Fresh funding has been secured for the forest, which will provide a leafy corridor between Liverpool, Manchester and Hull
An ambitious project to plant 50m trees in northern England has taken a step forward after the UK government pledged £15m to the cause on Monday.
According to the Woodland Trust, which is overseeing the project, that will be enough to plant 1m trees over the coming year – 3m have already been planted.
It’s all part of the Northern Forest initiative: an ambitious plan to create a leafy corridor from Liverpool to Hull, taking in Manchester, Leeds and Sheffield. It launched three years ago to boost tree numbers in an area that has just 7.6 per cent woodland cover, compared to a national average of 13.2 per cent.

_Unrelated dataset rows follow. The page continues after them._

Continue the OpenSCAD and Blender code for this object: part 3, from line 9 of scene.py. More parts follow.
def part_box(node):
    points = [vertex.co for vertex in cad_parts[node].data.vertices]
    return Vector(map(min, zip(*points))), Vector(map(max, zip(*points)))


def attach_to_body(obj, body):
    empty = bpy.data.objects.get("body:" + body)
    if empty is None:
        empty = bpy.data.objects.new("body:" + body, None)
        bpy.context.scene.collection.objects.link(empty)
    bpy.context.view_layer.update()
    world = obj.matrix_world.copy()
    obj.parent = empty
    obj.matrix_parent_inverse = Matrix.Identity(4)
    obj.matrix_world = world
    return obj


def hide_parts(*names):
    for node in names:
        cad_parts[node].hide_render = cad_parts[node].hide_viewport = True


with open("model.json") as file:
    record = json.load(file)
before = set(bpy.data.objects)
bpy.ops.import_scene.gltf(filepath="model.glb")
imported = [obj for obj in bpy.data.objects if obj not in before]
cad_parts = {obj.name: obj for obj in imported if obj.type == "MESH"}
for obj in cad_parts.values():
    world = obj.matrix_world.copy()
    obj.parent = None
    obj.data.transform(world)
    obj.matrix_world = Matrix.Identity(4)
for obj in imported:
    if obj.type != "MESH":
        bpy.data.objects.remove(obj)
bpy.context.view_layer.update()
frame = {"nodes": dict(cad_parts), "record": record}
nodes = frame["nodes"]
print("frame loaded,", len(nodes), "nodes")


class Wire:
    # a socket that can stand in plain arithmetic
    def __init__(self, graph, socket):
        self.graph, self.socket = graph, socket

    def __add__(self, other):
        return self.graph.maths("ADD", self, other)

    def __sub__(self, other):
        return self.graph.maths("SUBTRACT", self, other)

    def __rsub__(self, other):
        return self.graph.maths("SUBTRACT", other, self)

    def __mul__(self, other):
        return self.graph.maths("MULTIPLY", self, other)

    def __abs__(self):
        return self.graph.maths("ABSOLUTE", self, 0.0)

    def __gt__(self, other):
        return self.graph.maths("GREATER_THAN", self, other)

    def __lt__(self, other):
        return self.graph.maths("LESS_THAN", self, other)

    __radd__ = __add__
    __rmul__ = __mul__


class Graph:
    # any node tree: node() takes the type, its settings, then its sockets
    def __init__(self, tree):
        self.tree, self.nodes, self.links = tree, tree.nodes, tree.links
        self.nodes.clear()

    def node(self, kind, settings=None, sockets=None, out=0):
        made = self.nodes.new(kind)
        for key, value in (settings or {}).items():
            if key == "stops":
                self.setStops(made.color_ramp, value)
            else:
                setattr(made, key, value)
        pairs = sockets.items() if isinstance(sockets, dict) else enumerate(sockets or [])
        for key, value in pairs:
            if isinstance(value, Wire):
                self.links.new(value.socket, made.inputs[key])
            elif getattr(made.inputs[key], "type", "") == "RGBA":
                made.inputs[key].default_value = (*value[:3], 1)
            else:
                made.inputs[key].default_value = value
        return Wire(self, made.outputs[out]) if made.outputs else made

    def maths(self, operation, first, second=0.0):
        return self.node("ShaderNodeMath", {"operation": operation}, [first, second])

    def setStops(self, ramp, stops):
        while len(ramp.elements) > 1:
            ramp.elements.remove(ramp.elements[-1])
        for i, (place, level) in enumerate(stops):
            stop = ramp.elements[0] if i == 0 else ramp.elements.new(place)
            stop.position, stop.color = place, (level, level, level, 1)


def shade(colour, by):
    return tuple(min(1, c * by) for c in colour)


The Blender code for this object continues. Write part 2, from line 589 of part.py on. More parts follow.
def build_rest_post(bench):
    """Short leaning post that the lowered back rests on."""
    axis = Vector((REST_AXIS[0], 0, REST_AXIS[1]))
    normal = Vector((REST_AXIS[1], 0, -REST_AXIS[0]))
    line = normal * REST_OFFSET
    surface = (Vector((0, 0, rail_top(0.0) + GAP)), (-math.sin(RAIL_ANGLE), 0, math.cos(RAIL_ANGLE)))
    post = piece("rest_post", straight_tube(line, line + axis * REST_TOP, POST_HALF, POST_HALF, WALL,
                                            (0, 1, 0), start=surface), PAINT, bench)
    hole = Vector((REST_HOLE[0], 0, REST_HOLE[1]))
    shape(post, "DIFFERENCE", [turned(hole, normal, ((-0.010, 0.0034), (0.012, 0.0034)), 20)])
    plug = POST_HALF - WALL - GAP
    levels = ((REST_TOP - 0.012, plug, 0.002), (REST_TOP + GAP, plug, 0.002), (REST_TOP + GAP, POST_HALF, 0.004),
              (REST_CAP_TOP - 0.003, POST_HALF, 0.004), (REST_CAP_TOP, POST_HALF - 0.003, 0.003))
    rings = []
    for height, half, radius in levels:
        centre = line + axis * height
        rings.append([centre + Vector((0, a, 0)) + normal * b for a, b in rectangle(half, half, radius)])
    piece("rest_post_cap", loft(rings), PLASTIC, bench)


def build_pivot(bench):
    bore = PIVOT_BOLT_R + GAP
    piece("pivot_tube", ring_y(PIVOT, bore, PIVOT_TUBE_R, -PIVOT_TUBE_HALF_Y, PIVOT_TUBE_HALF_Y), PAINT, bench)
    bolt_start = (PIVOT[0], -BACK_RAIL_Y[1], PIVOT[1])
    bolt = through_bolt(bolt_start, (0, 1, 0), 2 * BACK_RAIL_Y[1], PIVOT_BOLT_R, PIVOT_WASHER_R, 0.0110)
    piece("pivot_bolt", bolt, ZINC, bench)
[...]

Simon Mageean, the Woodland Trust’s programme director for the Northern Forest, said: “This new funding is massively significant. It will allow us to establish over one million new trees this winter and connect them better to the wider landscape.”
He added: “These new trees have the power to transform people’s lives through all the green space they bring in areas of traditionally low tree cover, they are also set to bring a big boost to our fight against climate change and encourage nature recovery.”
The Northern Forest will cost an estimated £500m over 25 years, with most of the funding coming through charitable donations.
Environmental groups have welcomed the project. However, they argue that planting trees is no substitute for preserving ancient woodlands, and have criticised the UK government for allowing old growth forests to be chopped down for infrastructure projects like HS2.